On 9/30/24 14:47, Peter Xu wrote:
!-------------------------------------------------------------------|
This Message Is From an External Sender
This message came from outside your organization.
|-------------------------------------------------------------------!
On Mon, Sep 30, 2024 at 07:20:56PM +0000, Sean Hefty wrote:
I'm sure rsocket has its place with much smaller transfer sizes, but
this is very different.
Is it possible to make rsocket be friendly with large buffers (>4GB) like the VM
use case?
If you can perform large VM migrations using streaming sockets, rsockets is likely usable, but it will involve data copies. The problem is the socket API semantics.

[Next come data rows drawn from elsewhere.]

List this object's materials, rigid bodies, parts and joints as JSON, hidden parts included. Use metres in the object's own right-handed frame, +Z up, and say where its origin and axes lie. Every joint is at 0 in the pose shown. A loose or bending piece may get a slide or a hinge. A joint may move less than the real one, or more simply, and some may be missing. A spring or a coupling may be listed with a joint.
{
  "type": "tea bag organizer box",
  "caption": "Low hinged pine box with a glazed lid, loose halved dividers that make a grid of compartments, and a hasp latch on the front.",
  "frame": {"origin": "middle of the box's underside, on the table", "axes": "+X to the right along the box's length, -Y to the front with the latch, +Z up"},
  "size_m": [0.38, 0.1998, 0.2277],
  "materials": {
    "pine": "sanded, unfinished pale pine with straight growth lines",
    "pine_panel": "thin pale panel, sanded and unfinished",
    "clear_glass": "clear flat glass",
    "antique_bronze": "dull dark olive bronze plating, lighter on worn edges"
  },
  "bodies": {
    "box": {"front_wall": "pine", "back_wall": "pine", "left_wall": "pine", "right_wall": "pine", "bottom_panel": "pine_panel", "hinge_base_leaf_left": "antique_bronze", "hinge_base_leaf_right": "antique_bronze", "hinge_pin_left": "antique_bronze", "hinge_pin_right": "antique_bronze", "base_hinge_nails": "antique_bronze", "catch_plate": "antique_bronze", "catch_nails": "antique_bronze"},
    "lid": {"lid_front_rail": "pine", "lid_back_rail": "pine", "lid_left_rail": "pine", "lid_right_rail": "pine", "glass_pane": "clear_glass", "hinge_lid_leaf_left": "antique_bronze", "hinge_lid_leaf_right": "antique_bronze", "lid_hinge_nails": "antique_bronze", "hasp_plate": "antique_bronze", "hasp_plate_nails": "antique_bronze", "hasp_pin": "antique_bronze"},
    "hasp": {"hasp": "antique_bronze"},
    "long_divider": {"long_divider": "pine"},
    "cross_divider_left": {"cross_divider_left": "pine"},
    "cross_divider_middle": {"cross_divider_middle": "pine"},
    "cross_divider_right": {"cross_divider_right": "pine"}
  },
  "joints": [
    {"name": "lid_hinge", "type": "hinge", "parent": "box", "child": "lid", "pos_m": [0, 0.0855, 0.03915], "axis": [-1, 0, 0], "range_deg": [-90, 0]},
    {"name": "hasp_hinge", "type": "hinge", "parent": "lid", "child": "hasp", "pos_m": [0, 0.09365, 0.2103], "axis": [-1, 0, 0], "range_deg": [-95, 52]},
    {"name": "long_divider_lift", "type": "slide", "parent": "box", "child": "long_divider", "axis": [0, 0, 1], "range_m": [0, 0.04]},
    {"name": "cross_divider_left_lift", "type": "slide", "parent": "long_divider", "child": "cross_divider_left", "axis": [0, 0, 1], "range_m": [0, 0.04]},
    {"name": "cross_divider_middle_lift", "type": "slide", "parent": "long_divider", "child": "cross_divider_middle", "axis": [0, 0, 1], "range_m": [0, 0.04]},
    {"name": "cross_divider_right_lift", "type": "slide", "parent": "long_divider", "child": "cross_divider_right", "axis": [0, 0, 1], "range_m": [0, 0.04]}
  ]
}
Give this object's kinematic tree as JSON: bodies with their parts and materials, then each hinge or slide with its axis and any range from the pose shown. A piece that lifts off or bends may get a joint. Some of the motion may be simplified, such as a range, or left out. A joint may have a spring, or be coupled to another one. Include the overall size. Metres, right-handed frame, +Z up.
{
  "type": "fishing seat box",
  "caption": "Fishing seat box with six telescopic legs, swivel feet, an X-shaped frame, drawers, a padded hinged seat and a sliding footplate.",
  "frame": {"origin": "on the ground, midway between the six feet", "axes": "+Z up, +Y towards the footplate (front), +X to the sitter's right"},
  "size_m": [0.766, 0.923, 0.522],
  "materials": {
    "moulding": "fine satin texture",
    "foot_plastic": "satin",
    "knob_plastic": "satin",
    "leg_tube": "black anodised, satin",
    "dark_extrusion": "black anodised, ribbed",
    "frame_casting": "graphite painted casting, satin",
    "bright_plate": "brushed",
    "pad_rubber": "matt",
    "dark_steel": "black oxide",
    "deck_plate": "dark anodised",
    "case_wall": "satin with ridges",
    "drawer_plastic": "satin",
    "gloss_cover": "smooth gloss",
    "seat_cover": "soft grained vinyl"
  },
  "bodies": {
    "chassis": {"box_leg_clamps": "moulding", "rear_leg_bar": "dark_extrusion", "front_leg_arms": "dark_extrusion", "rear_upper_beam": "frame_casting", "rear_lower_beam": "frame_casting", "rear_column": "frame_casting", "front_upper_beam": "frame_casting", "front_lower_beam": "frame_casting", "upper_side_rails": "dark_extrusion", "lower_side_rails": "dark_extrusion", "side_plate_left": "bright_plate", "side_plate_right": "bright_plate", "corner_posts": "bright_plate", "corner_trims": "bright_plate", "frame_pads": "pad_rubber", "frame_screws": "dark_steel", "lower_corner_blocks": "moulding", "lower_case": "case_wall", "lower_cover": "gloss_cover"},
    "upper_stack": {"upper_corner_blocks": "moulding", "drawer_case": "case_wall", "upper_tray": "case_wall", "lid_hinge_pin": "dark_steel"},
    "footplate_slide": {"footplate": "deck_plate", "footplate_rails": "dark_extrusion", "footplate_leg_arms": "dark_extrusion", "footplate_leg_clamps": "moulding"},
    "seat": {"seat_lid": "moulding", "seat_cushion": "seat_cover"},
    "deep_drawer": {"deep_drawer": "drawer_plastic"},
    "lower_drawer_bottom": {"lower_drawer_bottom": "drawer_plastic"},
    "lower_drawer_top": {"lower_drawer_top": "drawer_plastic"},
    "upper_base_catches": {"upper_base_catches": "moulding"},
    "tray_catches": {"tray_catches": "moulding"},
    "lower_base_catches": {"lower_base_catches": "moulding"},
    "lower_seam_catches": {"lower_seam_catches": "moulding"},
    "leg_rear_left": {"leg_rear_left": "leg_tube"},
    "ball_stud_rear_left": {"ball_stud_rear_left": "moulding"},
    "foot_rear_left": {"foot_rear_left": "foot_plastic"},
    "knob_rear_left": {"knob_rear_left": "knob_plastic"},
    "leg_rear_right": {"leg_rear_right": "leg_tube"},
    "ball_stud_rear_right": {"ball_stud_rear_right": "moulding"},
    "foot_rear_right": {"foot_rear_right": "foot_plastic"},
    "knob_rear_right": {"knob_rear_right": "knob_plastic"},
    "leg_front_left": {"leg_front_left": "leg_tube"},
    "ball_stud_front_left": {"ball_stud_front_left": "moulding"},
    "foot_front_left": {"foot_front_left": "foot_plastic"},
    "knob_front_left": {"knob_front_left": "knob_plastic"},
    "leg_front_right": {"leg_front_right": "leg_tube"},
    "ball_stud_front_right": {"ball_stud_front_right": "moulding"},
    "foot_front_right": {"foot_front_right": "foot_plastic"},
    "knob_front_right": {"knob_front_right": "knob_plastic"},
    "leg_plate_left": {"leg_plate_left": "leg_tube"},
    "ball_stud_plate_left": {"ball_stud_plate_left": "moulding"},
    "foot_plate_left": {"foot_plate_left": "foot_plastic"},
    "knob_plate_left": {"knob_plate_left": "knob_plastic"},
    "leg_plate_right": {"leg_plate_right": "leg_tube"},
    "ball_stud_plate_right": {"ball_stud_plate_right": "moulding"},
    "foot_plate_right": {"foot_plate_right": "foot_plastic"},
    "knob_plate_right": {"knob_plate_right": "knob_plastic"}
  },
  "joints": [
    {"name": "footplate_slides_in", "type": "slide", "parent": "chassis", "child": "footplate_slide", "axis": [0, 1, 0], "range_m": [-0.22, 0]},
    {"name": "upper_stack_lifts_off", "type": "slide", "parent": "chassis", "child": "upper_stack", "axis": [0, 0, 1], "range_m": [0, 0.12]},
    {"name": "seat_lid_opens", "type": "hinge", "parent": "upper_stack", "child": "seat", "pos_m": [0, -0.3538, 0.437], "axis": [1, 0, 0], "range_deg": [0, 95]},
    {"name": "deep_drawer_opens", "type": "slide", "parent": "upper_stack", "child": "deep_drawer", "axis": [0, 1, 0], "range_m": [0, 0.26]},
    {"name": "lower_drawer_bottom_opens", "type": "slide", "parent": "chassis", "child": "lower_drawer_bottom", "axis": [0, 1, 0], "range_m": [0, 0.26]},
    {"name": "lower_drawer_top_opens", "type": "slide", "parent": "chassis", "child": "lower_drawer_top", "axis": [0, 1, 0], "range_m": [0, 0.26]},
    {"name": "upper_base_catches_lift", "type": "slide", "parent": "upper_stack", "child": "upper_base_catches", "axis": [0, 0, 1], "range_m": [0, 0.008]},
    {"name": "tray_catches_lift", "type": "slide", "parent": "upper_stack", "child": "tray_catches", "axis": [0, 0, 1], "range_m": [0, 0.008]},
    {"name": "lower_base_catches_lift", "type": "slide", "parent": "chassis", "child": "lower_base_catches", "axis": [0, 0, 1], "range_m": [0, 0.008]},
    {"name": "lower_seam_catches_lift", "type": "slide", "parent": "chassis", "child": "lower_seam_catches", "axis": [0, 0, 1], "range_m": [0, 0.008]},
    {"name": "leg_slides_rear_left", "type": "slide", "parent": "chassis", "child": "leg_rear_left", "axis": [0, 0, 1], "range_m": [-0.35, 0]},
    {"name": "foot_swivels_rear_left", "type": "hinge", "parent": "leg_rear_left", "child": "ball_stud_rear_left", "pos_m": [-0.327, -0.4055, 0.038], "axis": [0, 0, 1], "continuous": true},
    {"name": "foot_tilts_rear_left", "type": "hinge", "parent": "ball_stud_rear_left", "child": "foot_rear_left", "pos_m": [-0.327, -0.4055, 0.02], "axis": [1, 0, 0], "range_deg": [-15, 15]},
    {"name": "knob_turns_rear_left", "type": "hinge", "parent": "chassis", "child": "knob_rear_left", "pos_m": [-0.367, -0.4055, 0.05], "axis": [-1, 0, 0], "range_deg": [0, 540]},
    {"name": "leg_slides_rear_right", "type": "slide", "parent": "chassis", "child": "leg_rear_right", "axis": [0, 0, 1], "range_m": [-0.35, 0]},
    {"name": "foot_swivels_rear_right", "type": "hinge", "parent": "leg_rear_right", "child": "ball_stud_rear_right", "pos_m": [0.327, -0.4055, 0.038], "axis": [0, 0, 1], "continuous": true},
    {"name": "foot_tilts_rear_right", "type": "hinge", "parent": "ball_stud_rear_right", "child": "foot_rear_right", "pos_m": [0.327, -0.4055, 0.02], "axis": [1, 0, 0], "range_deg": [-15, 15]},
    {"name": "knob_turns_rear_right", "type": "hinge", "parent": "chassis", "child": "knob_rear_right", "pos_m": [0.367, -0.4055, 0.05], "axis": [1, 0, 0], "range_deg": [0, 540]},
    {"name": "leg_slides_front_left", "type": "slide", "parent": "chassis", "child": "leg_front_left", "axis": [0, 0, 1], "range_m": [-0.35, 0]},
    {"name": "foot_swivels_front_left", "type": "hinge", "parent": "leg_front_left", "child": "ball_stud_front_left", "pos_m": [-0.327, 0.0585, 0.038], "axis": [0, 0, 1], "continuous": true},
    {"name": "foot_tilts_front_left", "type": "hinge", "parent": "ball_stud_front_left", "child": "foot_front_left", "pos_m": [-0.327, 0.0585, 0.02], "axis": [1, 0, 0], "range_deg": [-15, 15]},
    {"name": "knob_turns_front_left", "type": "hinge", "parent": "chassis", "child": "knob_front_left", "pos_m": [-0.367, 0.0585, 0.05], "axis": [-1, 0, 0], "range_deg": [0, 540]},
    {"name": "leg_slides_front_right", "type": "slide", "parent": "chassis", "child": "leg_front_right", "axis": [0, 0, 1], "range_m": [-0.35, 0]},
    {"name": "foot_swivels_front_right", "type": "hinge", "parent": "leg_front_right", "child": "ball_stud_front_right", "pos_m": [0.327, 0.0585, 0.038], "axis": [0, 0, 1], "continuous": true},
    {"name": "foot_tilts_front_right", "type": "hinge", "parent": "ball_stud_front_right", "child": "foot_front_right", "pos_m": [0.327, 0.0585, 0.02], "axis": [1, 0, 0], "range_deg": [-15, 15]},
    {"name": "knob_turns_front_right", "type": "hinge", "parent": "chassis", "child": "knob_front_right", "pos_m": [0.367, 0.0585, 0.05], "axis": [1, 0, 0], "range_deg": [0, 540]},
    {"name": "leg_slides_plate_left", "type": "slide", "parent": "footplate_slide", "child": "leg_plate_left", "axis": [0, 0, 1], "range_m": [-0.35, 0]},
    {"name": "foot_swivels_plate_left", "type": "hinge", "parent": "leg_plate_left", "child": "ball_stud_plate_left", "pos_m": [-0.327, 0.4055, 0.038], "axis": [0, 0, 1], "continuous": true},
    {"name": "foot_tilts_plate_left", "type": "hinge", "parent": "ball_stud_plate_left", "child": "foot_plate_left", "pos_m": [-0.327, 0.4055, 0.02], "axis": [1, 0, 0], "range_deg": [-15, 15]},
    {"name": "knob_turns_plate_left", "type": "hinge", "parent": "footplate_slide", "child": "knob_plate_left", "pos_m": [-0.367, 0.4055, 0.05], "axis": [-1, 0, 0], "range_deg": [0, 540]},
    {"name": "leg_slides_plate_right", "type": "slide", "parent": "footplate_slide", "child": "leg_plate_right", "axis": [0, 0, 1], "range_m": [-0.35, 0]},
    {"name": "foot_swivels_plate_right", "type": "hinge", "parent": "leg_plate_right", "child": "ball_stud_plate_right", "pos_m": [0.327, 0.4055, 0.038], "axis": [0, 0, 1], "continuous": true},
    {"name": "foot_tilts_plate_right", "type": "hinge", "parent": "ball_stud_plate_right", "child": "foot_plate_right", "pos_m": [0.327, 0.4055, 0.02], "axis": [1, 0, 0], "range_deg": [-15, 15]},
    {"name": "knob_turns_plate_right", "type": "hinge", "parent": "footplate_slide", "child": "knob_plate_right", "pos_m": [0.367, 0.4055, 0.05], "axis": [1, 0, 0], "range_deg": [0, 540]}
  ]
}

There are rsocket API extensions (riowrite, riomap) to support RDMA write operations. This avoids the data copy at the target, but not the sender. (riowrite follows the socket send semantics on buffer ownership.)
It may be possible to enhance rsockets with MSG_ZEROCOPY or io_uring extensions to enable zero-copy for large transfers, but that's not something I've looked at. True zero copy may require combining MSG_ZEROCOPY with riowrite, but then that moves further away from using traditional socket calls.
Thanks, Sean.
One thing to mention is that QEMU has QIO_CHANNEL_WRITE_FLAG_ZERO_COPY,
which already supports MSG_ZEROCOPY but only on sender side, and only if
when multifd is enabled, because it requires page pinning and alignments,
while it's more challenging to pin a random buffer than a guest page.
Nobody moved on yet with zerocopy recv for TCP; there might be similar
challenges that normal socket APIs may not work easily on top of current
iochannel design, but I don't know well to say..
Not sure whether it means there can be a shared goal with QEMU ultimately
supporting better zerocopy via either TCP or RDMA. If that's true, maybe
there's chance we can move towards rsocket with all the above facilities,
meanwhile RDMA can, ideally, run similiarly like TCP with the same (to be
enhanced..) iochannel API, so that it can do zerocopy on both sides with
either transport.
What about the testing solution that I mentioned?
Does that satisfy your concerns? Or is there still a gap here that needs
to be met?
- Michael